• WHAT TO WORK ON
The material below holds a span beginning at the line with "for (const [name, place]" and ending at the line with "obj.parent = empty". Quote that span exactly, both ends included, and only that span.

#####

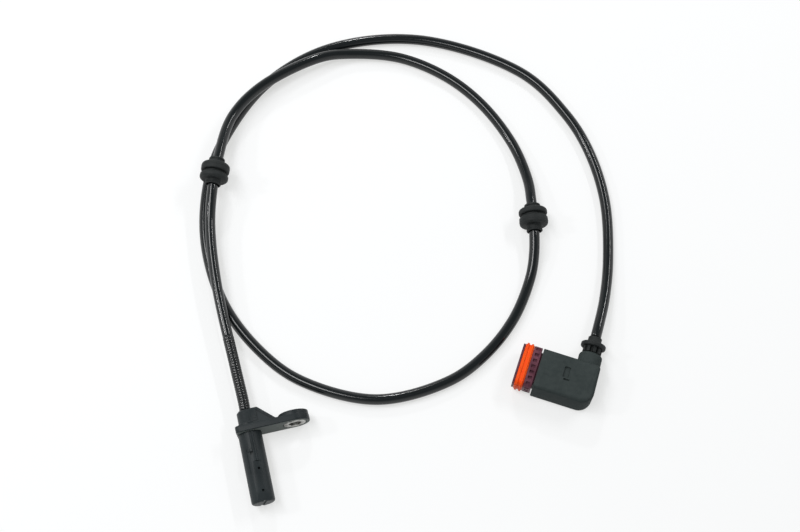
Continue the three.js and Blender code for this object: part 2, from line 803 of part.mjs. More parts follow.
addPiece(connector, 'cable_gland', geometryOf(glandBody()), rubberBlack);

// Cable: one run from the neck of the head, over itself, to the gland of the connector
connector.updateMatrixWorld(true);
const neckEnd = new THREE.Vector3(0, neckLength + cableGap, 0).add(head.position);
const neckLead = new THREE.Vector3(0, cableLead, 0).add(neckEnd);
const glandEnd = onOutlet(collarTop + cableGap).applyMatrix4(connector.matrixWorld);
const glandLead = onOutlet(collarTop + cableLead).applyMatrix4(connector.matrixWorld);

const routePoints = [
  [-12.7, 48.4, 7.9],
  [-13.6, 94.1, 8.8],
  [-10.7, 125.5, 10.3],
  [-5.6, 144.2, 13.3],
  [0.3, 160.2, 13.3],
  [12.2, 184.4, 9.6],
  [31.3, 199.2, 8.7],
  [65.4, 209.7, 7.4],
  [82.7, 209.7, 4.4],
  [108.9, 201.7, 3.1],
  [130.5, 185.2, 2.85],
  [145.5, 164.6, 2.85],
  [155.8, 137.7, 3.3],
  [158.2, 114.5, 5.3],
  [156.7, 102, 7.25],
  [153.8, 85, 7.25],
  [150.2, 71.5, 5.3],
  [145.1, 60.2, 3.4],
  [131.5, 41.5, 2.85],
  [112.2, 26, 2.85],
  [90.9, 16.9, 2.85],
  [53.5, 15.9, 2.85],
  [18.2, 34.2, 2.85],
  [0.9, 54.4, 2.85],
  [-12.3, 83.8, 2.85],
  [-15.1, 120.8, 2.85],
  [-6.0, 156.3, 2.85],
  [8.5, 179.4, 2.85],
  [35.4, 203.7, 2.85],
  [72.6, 216.4, 2.85],
  [122.2, 210.2, 2.85],
  [171.6, 177.9, 2.85],
  [188.7, 148.0, 2.85],
  [194.9, 124.2, 2.85],
  [195.4, 94.6, 2.85],
  [187.9, 61.8, 3.1],
  [179.7, 40.7, 5],
].map((point) => new THREE.Vector3(...point));

const cableRoute = new THREE.CatmullRomCurve3([neckEnd, neckLead, ...routePoints, glandLead, glandEnd]);
addPiece(part, 'cable', tubeAlong(cableRoute, cableRadius, tubeSides, tubeSteps), jacketBlack);

// Grommets: two round flanges with a groove for the bracket between them, and a sleeve at
// each end round the cable. The profile runs along the cable with the groove at zero.
function grommetProfile() {
  const bore = cableRadius + grommetBoreGap;
  const half = grommetGrooveWidth / 2;
  const upperEnd = half + grommetUpperFlange;
  const lowerEnd = -half - grommetLowerFlange;
  const top = upperEnd + grommetUpperSleeve;
  const bottom = lowerEnd - grommetLowerSleeve;
  const edge = grommetFlangeRadius - grommetFlangeRound;
  const lip = grommetSleeveRadius + grommetSleeveLip;
  const mouth = grommetFlangeRadius - grommetGrooveRound;
  return [
    [bore, bottom],
    [lip, bottom],
    [grommetSleeveRadius, bottom + grommetLipLength],
    [grommetSleeveRadius, lowerEnd],
    ...roundEdge([edge, lowerEnd + grommetFlangeRound], grommetFlangeRound, -90, 0),
    ...roundEdge([mouth, -half - grommetGrooveRound], grommetGrooveRound, 0, 90, 1),
    [grommetGrooveRadius, -half],
    [grommetGrooveRadius, half],
    ...roundEdge([mouth, half + grommetGrooveRound], grommetGrooveRound, -90, 0, 1),
    ...roundEdge([edge, upperEnd - grommetFlangeRound], grommetFlangeRound, 0, 90),
    [grommetSleeveRadius, upperEnd],
    [grommetSleeveRadius, top - grommetLipLength],
    [lip, top],
    [bore, top],
    [bore, bottom],
  ];
}

for (const [name, place] of grommetPlaces) {
  const target = new THREE.Vector3(...place);
  let nearest = 0;
  for (let i = 0; i <= 2000; i += 1) {
    const here = cableRoute.getPoint(i / 2000).distanceTo(target);
    if (here < cableRoute.getPoint(nearest).distanceTo(target)) nearest = i / 2000;
  }
  const grommet = addPiece(part, name, turned(grommetProfile(), grommetSegments), rubberBlack);
  grommet.position.copy(cableRoute.getPoint(nearest));
  grommet.quaternion.setFromUnitVectors(new THREE.Vector3(0, -1, 0), cableRoute.getTangent(nearest));
}

export default part;
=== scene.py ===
import math

import bpy
from mathutils import Matrix, Quaternion, Vector


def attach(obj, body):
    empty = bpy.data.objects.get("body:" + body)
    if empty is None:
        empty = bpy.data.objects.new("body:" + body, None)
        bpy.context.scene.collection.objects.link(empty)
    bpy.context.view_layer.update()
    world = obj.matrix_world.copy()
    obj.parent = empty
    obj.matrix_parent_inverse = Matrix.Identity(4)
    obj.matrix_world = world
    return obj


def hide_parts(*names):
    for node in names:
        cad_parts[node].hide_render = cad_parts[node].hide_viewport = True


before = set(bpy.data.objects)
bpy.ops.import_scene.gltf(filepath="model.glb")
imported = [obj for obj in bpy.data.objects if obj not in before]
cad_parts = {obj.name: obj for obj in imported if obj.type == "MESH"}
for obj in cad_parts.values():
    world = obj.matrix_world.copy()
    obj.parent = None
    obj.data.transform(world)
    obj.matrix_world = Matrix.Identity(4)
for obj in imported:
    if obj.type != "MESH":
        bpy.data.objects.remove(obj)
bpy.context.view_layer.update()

# Camera: it looks down steeply on the sensor as it lies on the table, from a little to the
# left of its middle, as the photograph does.
camera = bpy.data.objects.new("camera", bpy.data.cameras.new("camera"))
bpy.context.scene.collection.objects.link(camera)
camera.location = (0.0223, -0.1700, 0.7170)
looks_at = Vector((0.08145, 0.0842, 0))
camera.rotation_mode = "QUATERNION"
camera.rotation_quaternion = (looks_at - camera.location).to_track_quat("-Z", "Y")
camera.data.sensor_width = 36
camera.data.lens = 65.5
bpy.context.scene.camera = camera
bpy.context.scene.view_settings.view_transform = "Standard"


# Table: a pale sheet under plain soft light. A long softbox gives the soft shadows, and three
# narrow lamps behind and at the sides add to the thin lines of light along the cable.
class Shade:
    """A shader socket that takes part in sums, so that 1 - mask adds its Math node."""

    def __init__(self, tree, socket=None):
        self.tree = tree
        self.socket = socket

    def node(self, kind, settings=None, sockets=None, output=0):
        made = self.tree.nodes.new(kind)
        for name, value in (settings or {}).items():
            if name == "stops":
                ramp = made.color_ramp.elements
                while len(ramp) < len(value):
                    ramp.new(0.5)
                for stop, (place, colour) in zip(ramp, value):
                    stop.position = place
                    stop.color = colour
            else:
                setattr(made, name, value)
        for name, value in (sockets or {}).items():
            if isinstance(value, Shade):
                self.tree.links.new(value.socket, made.inputs[name])
            else:
                made.inputs[name].default_value = value
        return Shade(self.tree, made.outputs[output]) if made.outputs else None

    def math(self, operation, first, second=0.0):
        return self.node("ShaderNodeMath", {"operation": operation}, {0: first, 1: second})

    def __add__(self, other):
        return self.math("ADD", self, other)

    def __radd__(self, other):
        return self.math("ADD", other, self)

    def __sub__(self, other):
        return self.math("SUBTRACT", self, other)

    def __rsub__(self, other):
        return self.math("SUBTRACT", other, self)

    def __mul__(self, other):
        return self.math("MULTIPLY", self, other)

    def __rmul__(self, other):
        return self.math("MULTIPLY", other, self)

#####

• FINISHED TASK
for (const [name, place] of grommetPlaces) {
  const target = new THREE.Vector3(...place);
  let nearest = 0;
  for (let i = 0; i <= 2000; i += 1) {
    const here = cableRoute.getPoint(i / 2000).distanceTo(target);
    if (here < cableRoute.getPoint(nearest).distanceTo(target)) nearest = i / 2000;
  }
  const grommet = addPiece(part, name, turned(grommetProfile(), grommetSegments), rubberBlack);
  grommet.position.copy(cableRoute.getPoint(nearest));
  grommet.quaternion.setFromUnitVectors(new THREE.Vector3(0, -1, 0), cableRoute.getTangent(nearest));
}

export default part;
=== scene.py ===
import math

import bpy
from mathutils import Matrix, Quaternion, Vector


def attach(obj, body):
    empty = bpy.data.objects.get("body:" + body)
    if empty is None:
        empty = bpy.data.objects.new("body:" + body, None)
        bpy.context.scene.collection.objects.link(empty)
    bpy.context.view_layer.update()
    world = obj.matrix_world.copy()
    obj.parent = empty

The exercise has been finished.